Dean resigned in January when he announced his mayoral candidacy after seven years as law director. Law firms that received law department work under Dean included the most prominent in the city. Bass, Berry and Sims took $35,989 in Metro business, and its attorneys have given Dean $14,700 for his campaign. Waller Lansden Dortch & Davis received $47,016 in Metro business, and the firm’s lawyers have given Dean’s campaign $13,900. Metro paid $104,399 to Baker Donelson, and that firm’s lawyers have given Dean’s campaign $8,950.

Attorney Matthew Sweeney, who works for Baker Donelson and has been paid to represent Metro in court, gave $1,000 to Dean’s campaign. “Did I make a contribution to him because I’ve been hired by the city? No,” Sweeney says. “I’ve known Karl a long time.
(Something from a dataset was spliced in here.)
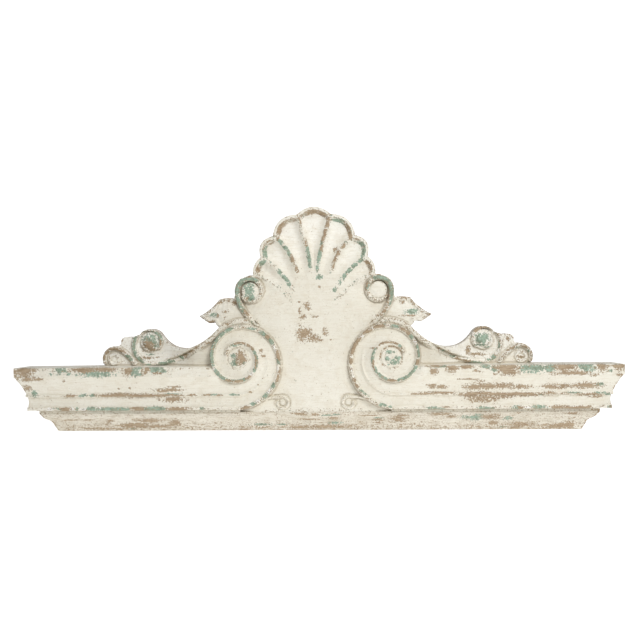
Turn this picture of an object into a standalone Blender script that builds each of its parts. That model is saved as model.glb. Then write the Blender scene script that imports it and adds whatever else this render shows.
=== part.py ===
# A door pediment: a carved crest and crown moulding over a separate bed moulding.
# The back lies flat on the wall (the XZ plane), the front faces -Y and the top is +Z.
# Points of the drawing are (x, height); heights start at the bottom edge of the pediment
# and depths are measured forward from the wall. The right half is drawn and mirrored.

import math
import bpy
import bmesh
import numpy as np
from mathutils import Vector
from mathutils.geometry import delaunay_2d_cdt

# Overall sizes of the cornice
LENGTH = 1.524
CORNICE_HEIGHT = 0.170
TOP_DEPTH = 0.105
JOINT_GAP = 0.0003

# Crown moulding, from the joint with the bed moulding upward
JOINT_HEIGHT = 0.052
BAND_DEPTH = 0.058
SOFFIT_HEIGHT = 0.059
FILLET_DEPTH = 0.0805
FILLET_HEIGHT = 0.0095
FASCIA_DEPTH = 0.0785
FASCIA_DISH = 0.0010
BEAD_DEPTH = 0.0835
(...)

I’ve known him for most of my professional career, and I think that he’d make the best mayor. If I didn’t think that he was the best person for the office, I wouldn’t contribute.”

Sue Cain, the acting law director, says her department hires outside attorneys because “we don’t have lawyers with the depth of expertise in patent and trademark and immigration law and complicated bankruptcy cases, class-action lawsuits, federal income tax law and securities law and other very complicated commercial transactions.”

The law department employs 30 in-house lawyers, but “at any one time we have 600 litigation matters that we’re handling,” Cain says. She says Metro’s practice of hiring private attorneys is “cost-efficient,” and she credits them with helping win a $10 million settlement in one case and saving $7 million for taxpayers in another.“We do what is ethically required,” Cain says. “We do not select attorneys based on any kind of patronage. The mayor has never suggested to us who we should hire. We try to look in the community to see who has expertise.”